Es por eso que he incorporado todo lo que he podido de ese movimiento a mi estilo. No se puede ser cien por ciento romántico en la actualidad. Creo que en cualquier época es peligroso ser cien por ciento romántico, tanto para uno como para los demás. Pero el romanticismo tiene valores e ideas que siguen dando la batalla en la actualidad. Podrá haber románticos despechados. O muertos antes de cumplir los cuarenta. O prisioneros de una cárcel o manicomio. Pero nunca habrá románticos aburridos. Me refiero a los auténticos románticos. No a los post románticos que escribieron obras densas, largas e interminables. El Beethoven romántico, Chopin, Schumann, el Schubert de La Inconclusa, realmente son unos tipazos que nos hacen vibrar con sus emociones al rojo vivo y con sus visiones fantásticas: son tipos enamorados, triunfadores, perdedores, violentos, llorones, lunáticos y dispuestos a practicar cualquier exceso. Pero nunca serán sujetos tibios y aburridos. Aunque Beethoven dijera que los románticos eran unos seres despreciables y decadentes, él mismo era un ícono del romanticismo. Los románticos, a su vez, decían de él que sólo una mente ignorante como la suya podría haber perpetrado un mamotreto del tamaño de la novena sinfonía. Ambos pasaban por alto que la novena sinfonía es profundamente romántica y producto de una mente sencillamente genial.
Recuerdo a un amigo que me hizo una pregunta verdaderamente insidiosa:
-¿Cómo es que Schoenberg, sabiendo más teoría que Beethoven y conociendo la obra de éste, nunca pudo superar el pasaje de la novena sinfonía donde lo único que escuchamos es un timbal redoblando largamente sobre una sola nota? Pues no hay nada más sencillo que eso; y, sin embargo, funciona mejor que la más compleja teoría del mundo.
La verdad, es que no he podido responder la pregunta, aunque estoy de acuerdo en que ese momento Beethoveniano es de una intensidad y sencillez verdaderamente insuperables. Me encanta el estilo de los románticos, con sus noches tempestuosas llenas de truenos y relámpagos. O sus escenificaciones en viejas casonas, alumbradas por velas que el viento amenaza apagar, mientras que las cortinas parecen fantasmas mecidos por el aire. No hay nada más íntimo e intenso que sus adagios susurrando al oído una declaración de amor.
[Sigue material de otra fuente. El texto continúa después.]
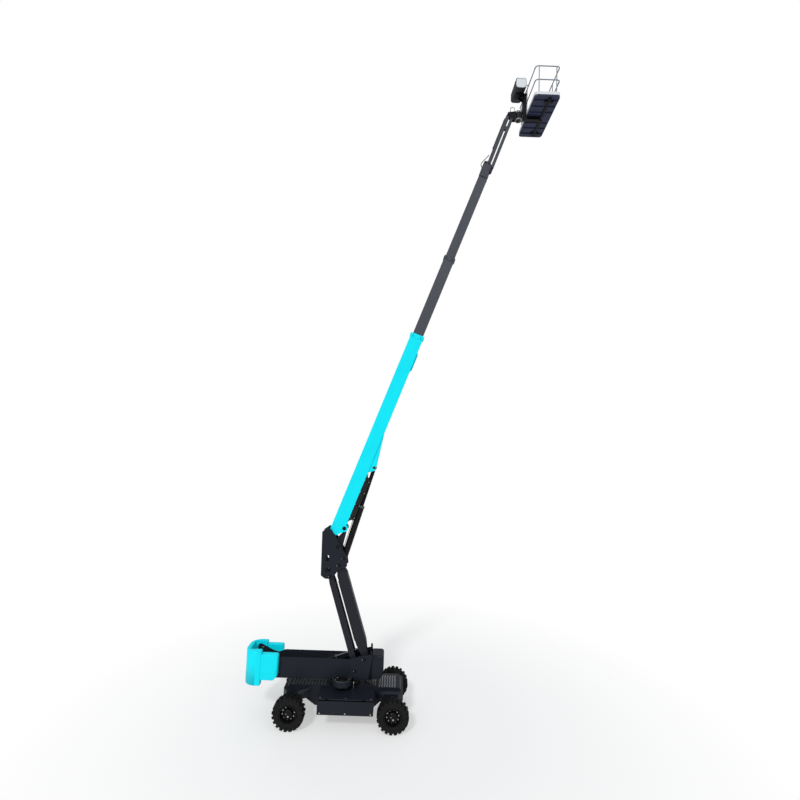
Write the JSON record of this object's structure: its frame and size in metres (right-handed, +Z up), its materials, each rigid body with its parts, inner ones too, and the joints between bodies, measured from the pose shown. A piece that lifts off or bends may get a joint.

Ni nada más frío, solitario y devastador que el solo de violines del segundo movimiento de la Sinfonía Inconclusa de Schubert: nunca he encontrado mejor definición de lo que es sentir la soledad en carne viva. Por muchas de estas razones fue que en Lunas de octubre, hoy llamada Historias bajo la luna, le apostamos al espíritu de Beethoven, abriendo la acción con una versión para cuarteto de cuerdas del primer movimiento de la Claro de Luna, y más adelante, con mi Allegro Beethoveniano. Y dos canciones de Ángela Peralta, digna exponente del romanticismo mexicano del siglo XIX. Todo, como un conjunto de historias que se tejen durante la misma noche, a la luz de la luna.